Другое дело, что есть ещё вычурные формы и кликушество, мол, патриотизм, скрепы. Но люди сами разберутся, и всё ложное отпадает.
— Чем новая экспозиция музея отличается от старой?
— Раньше мы выставляли те экспонаты, которые получали из коллекции других музеев. А теперь мы создали свое символическое архитектурное представление в виде лабиринта, по которому проходит история двадцатого века. В нём два ракурса. С одной стороны — большая история страны фотохроникой, документами. А с другой — наиболее трогательный, ощутимый слой, истории простых людей. Какую роль те или иные документы сыграли в судьбе конкретной семьи и конкретного человека? Раньше такого акцента не было. Это то, к чему только приходит отечественная музеология.
— Экспозиция начинается с дверей, которые имеют отношение к людям или местам репрессий. Как вы их довезли до Москвы?
— Лучше не спрашивайте. Есть, например, двери с магаданских и чукотских экспедиций. Дальстрой — это вообще отдельная история репрессивной политики. В тех краях всё особенно хорошо сохранилось, потому что там были урановые разработки и люди бросали эти места немедля. Заходишь — а там чайник, три кружки, миска и ложечки. А поодаль — бочки с ураном, горно-обогатительная фабрика, штольни, в которых добывали урановую руду.
— Вы во всех экспедициях лично участвуете?
— Да, я даже сам ими руковожу, формирую команду и прочее.
— Это не опасно?
— Ну, относительно. В Магадане — радиация, но мы надеваем респиратор какой-нибудь, когда идём к объектам. У нас есть дозиметры. Так что предметы, которые фонят, мы на выставку, конечно, не берём.
- Вы поддерживаете связь с другими музеями ГУЛАГа по стране?
— Мы объединились в Ассоциацию музеев памяти, в которой 32 музея. Есть большие краеведческие музеи, есть те, которые сделаны в квартире, как у Ивана Паникарова из поселка Ягодное Магаданской области. Другой житель Магаданской области, Михаил Шибистый из поселка Сусуман, сделал музей на первом этаже торгового центра своей тёщи. Есть и виртуальные музеи. Например, научно-информационный центр «Мемориал» в Петербурге сделал большой портал «Виртуальный музей ГУЛАГа», в котором оцифрованы и представлены коллекции разных музеев со всей страны.

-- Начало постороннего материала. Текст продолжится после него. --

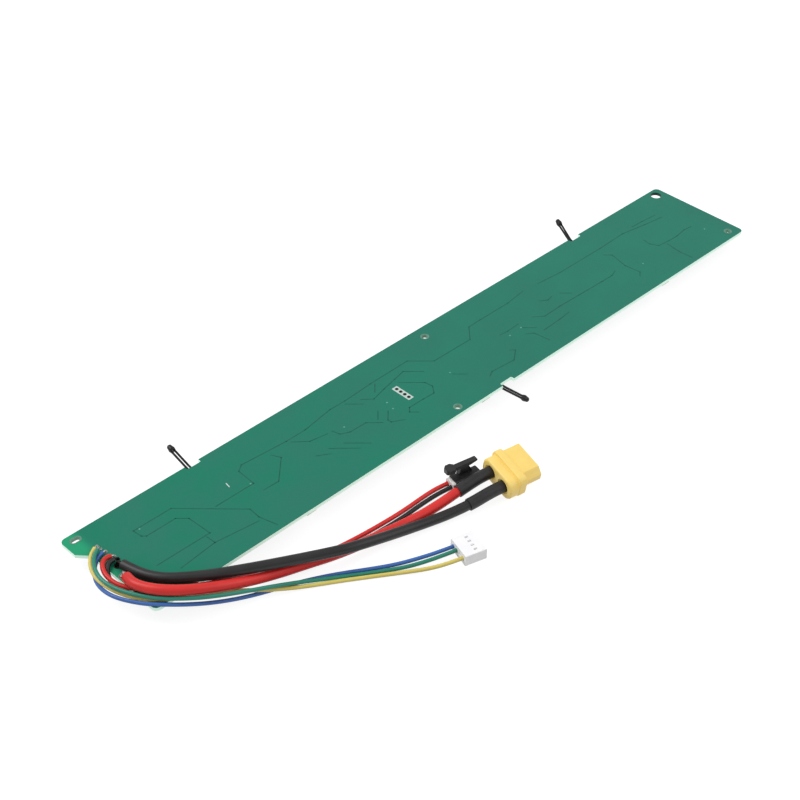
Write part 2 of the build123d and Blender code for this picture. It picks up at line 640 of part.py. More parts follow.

— Летом вы сообщили, что в магаданском УМВД уничтожили архивные карточки репрессированных. Что сейчас происходит?
— После того прецедента к этим карточкам относятся более бережно. Следующий шаг — надо отсканировать все имеющиеся документы, которые относятся к репрессиям. Технологии позволяют: наш музей готов сформировать несколько таких групп, которые могли бы за небольшой срок отсканировать десятки тысяч документов. Сейчас мы предложим свои услуги информационному центру МВД.